Throughout entire logistics facilities, goods can be monitored in an automated fashion and stock can be moved through the supply chain more efficiently. At the end of this chain, retailers are applying the technology to reduce out-of-stocks and lowering excess inventory in their warehouses. The Independent European Centre for RFID predicts that activity in the retail sector alone is likely to impact on around 200,000 manufacturers and suppliers globally, and will further increase demand in the supply chain for hardware and ‘middleware' to support developing logistics networks.

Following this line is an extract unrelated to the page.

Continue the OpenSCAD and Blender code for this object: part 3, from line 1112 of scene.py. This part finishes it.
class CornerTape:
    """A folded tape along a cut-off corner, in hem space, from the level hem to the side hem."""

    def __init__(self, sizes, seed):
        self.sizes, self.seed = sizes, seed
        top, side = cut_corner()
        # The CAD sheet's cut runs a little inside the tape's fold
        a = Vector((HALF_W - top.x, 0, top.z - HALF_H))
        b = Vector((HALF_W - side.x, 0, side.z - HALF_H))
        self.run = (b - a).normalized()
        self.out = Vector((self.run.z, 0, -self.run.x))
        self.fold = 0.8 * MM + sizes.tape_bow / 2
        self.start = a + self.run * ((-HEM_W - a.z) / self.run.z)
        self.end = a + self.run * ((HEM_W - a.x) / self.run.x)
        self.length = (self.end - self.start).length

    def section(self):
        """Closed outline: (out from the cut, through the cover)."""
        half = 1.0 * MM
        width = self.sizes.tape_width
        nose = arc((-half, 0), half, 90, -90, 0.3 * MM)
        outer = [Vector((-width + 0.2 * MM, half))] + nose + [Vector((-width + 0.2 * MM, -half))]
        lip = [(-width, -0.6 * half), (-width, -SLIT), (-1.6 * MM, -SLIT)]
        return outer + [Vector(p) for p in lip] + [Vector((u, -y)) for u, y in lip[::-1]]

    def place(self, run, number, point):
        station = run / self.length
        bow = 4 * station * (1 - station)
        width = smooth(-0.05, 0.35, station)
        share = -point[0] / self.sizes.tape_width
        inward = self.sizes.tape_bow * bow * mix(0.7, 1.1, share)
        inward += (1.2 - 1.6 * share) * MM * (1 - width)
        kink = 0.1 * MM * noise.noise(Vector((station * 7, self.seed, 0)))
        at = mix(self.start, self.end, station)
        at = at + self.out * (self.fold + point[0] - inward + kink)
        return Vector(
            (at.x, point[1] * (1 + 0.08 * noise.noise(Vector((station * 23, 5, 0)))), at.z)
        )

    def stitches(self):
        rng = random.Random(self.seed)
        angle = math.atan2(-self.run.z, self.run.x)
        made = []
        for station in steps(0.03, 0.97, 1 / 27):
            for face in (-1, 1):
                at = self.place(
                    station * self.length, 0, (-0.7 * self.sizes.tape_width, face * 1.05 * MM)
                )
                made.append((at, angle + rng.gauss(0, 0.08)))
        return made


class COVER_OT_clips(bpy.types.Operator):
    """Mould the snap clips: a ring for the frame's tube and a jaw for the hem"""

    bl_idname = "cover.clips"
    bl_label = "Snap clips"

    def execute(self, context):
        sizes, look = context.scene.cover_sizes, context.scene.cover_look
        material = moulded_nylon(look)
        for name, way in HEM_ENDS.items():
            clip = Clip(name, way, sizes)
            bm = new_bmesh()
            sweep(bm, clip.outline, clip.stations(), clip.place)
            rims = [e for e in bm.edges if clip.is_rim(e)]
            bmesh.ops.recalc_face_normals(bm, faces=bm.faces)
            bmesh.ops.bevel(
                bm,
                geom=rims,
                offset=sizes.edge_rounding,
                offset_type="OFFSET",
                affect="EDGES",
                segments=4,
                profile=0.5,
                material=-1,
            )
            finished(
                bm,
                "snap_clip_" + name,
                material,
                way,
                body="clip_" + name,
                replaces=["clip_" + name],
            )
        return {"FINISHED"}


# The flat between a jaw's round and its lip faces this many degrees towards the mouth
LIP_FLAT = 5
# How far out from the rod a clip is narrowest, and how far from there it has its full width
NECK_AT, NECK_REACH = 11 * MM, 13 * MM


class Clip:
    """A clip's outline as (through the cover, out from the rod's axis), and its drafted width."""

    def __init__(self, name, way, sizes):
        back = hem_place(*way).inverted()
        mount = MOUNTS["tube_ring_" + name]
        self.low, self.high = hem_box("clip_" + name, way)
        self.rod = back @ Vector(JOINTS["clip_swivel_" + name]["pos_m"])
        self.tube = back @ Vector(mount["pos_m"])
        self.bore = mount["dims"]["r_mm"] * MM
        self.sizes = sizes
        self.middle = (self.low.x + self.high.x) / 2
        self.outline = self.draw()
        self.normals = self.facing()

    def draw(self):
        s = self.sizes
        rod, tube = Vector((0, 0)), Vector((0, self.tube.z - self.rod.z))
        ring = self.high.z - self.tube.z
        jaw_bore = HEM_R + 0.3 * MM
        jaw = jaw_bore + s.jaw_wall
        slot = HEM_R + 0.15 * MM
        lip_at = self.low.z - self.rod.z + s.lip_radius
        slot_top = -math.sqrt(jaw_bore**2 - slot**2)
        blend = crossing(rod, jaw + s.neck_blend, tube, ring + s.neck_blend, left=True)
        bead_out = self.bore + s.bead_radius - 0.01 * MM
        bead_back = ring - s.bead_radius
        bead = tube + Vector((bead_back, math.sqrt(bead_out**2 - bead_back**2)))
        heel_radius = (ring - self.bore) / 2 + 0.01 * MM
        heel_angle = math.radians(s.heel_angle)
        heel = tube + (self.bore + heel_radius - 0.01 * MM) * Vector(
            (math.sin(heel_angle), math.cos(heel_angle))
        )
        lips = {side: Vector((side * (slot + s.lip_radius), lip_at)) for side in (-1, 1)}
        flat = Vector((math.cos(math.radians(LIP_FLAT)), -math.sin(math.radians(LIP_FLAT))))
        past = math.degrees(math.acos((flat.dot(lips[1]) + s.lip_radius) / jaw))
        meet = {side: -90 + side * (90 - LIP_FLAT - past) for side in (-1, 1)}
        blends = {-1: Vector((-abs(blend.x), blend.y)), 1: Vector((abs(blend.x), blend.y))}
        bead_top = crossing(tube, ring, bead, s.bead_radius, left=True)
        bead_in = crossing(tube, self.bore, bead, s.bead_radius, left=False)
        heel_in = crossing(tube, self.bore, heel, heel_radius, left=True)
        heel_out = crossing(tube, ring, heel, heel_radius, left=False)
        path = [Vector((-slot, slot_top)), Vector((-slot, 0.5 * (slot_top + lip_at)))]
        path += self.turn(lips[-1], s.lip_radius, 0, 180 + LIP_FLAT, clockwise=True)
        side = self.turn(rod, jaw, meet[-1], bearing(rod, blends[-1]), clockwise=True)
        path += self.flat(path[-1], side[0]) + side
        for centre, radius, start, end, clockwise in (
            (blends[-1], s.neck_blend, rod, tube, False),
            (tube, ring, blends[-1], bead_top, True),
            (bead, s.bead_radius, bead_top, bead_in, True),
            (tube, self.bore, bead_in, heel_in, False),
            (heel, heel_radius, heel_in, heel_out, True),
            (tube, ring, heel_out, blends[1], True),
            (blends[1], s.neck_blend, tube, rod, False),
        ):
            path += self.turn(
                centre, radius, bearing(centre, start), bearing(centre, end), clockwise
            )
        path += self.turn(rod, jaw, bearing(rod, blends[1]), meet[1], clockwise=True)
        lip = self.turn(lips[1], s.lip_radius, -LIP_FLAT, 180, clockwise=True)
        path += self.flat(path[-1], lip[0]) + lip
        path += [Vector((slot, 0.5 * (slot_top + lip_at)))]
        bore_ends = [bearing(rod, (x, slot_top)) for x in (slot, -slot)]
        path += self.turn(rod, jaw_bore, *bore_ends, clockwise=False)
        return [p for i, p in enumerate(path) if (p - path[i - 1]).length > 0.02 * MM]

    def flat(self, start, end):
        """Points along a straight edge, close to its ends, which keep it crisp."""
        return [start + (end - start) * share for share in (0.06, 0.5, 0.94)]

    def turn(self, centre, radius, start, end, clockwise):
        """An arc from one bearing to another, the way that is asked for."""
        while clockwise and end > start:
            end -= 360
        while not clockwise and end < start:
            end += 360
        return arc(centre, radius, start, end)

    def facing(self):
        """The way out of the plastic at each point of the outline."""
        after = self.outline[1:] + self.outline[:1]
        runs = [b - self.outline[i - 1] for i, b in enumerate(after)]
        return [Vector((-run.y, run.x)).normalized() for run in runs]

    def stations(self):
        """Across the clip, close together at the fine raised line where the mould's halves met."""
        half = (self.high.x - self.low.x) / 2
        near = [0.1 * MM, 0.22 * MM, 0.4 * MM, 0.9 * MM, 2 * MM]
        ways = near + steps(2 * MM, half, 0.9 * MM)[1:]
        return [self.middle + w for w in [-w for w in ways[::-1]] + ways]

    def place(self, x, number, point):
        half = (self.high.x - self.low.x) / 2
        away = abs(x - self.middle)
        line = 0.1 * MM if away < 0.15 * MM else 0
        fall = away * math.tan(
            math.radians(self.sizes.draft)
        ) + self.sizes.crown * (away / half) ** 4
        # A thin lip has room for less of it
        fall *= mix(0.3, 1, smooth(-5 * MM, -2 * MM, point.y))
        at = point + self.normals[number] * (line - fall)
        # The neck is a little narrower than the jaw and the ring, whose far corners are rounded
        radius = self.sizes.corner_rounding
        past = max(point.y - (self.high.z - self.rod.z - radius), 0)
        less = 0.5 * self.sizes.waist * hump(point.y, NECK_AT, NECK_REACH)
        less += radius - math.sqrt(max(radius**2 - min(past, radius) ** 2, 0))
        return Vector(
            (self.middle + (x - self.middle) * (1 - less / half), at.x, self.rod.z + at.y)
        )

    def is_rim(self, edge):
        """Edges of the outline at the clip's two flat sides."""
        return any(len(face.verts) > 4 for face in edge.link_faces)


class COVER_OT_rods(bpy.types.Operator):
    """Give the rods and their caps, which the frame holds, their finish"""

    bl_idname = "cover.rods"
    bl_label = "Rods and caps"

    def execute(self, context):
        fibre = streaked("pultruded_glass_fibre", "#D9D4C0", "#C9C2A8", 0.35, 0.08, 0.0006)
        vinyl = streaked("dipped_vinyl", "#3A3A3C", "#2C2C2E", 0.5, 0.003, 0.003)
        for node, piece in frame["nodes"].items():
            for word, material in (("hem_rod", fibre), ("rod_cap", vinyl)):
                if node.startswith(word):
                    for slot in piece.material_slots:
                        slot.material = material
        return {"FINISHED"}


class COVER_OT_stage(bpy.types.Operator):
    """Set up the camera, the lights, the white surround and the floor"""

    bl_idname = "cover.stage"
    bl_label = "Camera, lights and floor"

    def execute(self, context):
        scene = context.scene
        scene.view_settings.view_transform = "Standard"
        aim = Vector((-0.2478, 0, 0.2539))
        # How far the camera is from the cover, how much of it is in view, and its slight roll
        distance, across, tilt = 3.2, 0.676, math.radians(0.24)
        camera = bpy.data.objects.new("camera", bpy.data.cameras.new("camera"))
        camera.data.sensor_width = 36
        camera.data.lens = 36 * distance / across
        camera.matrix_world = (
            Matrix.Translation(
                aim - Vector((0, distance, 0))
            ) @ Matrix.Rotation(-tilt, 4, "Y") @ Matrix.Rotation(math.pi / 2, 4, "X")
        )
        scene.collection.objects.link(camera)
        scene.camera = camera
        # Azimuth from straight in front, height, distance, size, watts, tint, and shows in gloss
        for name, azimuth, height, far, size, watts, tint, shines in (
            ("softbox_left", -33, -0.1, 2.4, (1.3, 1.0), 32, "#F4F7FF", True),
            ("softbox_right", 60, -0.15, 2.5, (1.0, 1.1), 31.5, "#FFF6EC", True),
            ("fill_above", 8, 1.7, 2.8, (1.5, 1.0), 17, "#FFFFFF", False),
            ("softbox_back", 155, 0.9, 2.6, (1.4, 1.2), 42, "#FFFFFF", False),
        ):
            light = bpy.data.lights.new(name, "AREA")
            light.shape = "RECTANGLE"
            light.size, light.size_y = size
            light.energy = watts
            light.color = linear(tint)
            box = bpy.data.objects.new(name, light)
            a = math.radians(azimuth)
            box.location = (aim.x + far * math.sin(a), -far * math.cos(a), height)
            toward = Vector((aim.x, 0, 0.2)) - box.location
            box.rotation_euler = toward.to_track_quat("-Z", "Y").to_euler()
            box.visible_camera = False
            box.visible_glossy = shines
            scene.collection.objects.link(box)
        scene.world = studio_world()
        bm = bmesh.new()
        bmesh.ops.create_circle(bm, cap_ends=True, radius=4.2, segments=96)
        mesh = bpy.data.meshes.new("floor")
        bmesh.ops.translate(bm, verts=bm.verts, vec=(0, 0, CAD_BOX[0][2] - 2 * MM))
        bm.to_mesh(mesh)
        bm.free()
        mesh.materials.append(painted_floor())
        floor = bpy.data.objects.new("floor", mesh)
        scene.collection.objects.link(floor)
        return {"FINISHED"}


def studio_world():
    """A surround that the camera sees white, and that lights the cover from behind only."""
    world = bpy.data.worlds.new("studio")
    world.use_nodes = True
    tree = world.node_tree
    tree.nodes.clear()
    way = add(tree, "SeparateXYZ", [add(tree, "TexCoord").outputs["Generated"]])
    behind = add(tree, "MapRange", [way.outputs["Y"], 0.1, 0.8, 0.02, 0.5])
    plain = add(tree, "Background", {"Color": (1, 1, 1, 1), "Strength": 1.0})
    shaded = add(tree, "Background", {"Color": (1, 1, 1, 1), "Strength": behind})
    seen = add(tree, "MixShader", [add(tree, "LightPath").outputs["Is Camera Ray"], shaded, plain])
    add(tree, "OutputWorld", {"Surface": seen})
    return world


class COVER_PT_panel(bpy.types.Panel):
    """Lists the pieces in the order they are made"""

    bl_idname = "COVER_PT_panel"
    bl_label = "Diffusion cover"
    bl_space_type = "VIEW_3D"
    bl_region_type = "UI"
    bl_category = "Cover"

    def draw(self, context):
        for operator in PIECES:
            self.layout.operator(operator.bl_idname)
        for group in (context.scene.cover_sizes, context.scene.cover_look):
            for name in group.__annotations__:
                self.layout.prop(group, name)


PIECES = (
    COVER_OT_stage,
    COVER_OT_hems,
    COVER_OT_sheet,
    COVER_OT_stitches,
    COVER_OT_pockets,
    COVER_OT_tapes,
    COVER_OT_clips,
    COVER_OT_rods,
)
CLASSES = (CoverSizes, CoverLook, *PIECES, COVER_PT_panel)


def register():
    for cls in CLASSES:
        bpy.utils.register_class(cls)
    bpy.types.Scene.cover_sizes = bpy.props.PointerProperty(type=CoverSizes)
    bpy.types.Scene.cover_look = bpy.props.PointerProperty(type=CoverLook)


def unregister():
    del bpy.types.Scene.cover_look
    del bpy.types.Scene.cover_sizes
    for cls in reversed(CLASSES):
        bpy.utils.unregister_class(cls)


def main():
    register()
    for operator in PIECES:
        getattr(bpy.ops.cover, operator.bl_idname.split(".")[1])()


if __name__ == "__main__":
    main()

Having envisaged the business benefits of RFID early, major international retailers and organizations, including Wal-Mart and the US Military, have adopted RFID tagging for pallets and case shipments. Whilst big names such as these certainly garner much of the media spotlight, Joe Iarocci, director of Psion Teklogix in the Middle East, is keen to point out that it's really the logistics industry and intermodal terminals that have led the way. "Ports and new warehouse facilities are our biggest customers," he says. "They're the ones who develop infrastructure first. Typically, there is a huge investment in port operations, you just have to look at Dubai for evidence of that."

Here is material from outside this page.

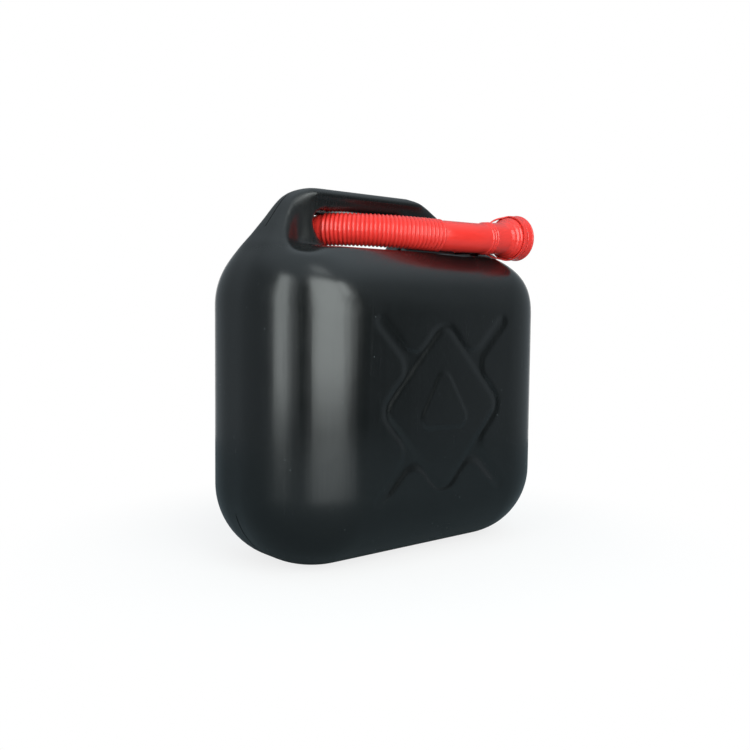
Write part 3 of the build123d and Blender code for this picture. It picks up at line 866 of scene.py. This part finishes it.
CAP = cap_plastic()
disc_low, disc_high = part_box("cap_disc")
disc_r = (disc_high.x - disc_low.x) / 2
DISC_T, PANEL_R, DISH, CENTRE_R = 2.4 * MM, 19.0 * MM, 0.7 * MM, 0.05 * MM
lip_z = disc_low.z + DISC_T
disc_profile = softened(
    [
        (disc_low.z, CENTRE_R), (disc_low.z, disc_r), (lip_z, disc_r), (lip_z, PANEL_R),
        (disc_high.z, PANEL_R), (disc_high.z, PANEL_R - 3 * MM),
        (disc_high.z - DISH, PANEL_R - 4.5 * MM), (disc_high.z - DISH, CENTRE_R),
    ],
    0.5 * MM,
)
cap_disc = lathe("cap_disc_skin", disc_profile, CAP)
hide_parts("cap_disc")
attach(cap_disc, "disc")


# ---- Cap ring -------------------------------------------------------------------------------
# The screw ring, moulded in the disc's black polypropylene with finger flutes round its side. It
# screws down on the neck, and its lip clamps disc and seal.

ring_r = (ring_high.x - ring_low.x) / 2
bore_r, OPEN_R, SEAT_GAP = ring_r - 2.4 * MM, 19.4 * MM, 0.1 * MM
FLUTES, FLUTE_DEPTH, FLUTE_HALF_W = 24, 1.0 * MM, 1.7 * MM
seat_z, flutes_top = lip_z + SEAT_GAP, lip_z - 1 * MM


def flute(height, radius, angle):
    """Depth of the flutes, which are cut only into the outer side below the rim."""
    if radius <= ring_r - 1 * MM or height >= flutes_top:
        return 0.0
    off = abs((angle / (2 * pi) * FLUTES + 0.5) % 1 - 0.5) * 2 * pi * radius / FLUTES
    return FLUTE_DEPTH * max(0.0, 1 - (off / FLUTE_HALF_W) ** 2)


ring_profile = softened(
    [
        (lip_z - 6 * MM, bore_r), (ring_low.z, bore_r), (ring_low.z, ring_r), (lip_z - 6 * MM, ring_r),
        (lip_z - 2 * MM, ring_r), (ring_high.z - 1.5 * MM, ring_r), (ring_high.z, ring_r - 1.8 * MM),
        (ring_high.z, OPEN_R), (seat_z, OPEN_R), (seat_z, bore_r), (lip_z - 6 * MM, bore_r),
    ],
    0.5 * MM,
)
cap_ring = lathe("cap_ring_skin", ring_profile[:-1], CAP, flute)
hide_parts("cap_ring")
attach(cap_ring, "ring")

A major driver for RFID application in the marine industry has been the security climate. The container security initiative (CSI) launched in 2002 by the U.S. Bureau of Customs and Border Protection, declared that since terrorist organizations have increasingly turned to destroying economic infrastructure to make an impact on nations, the vulnerability of international shipping has come under scrutiny.

Unlike a port worker, electronic tags cannot be bribed and the coding is encrypted, so they cannot be duplicated. By replacing paperwork with an RFID tag, a secure container, package or individual item can be recognized, its whereabouts tracked, you can see whether it has been tampered with, and automatically know whether it should enter the facility and go onto the ship, aircraft or truck.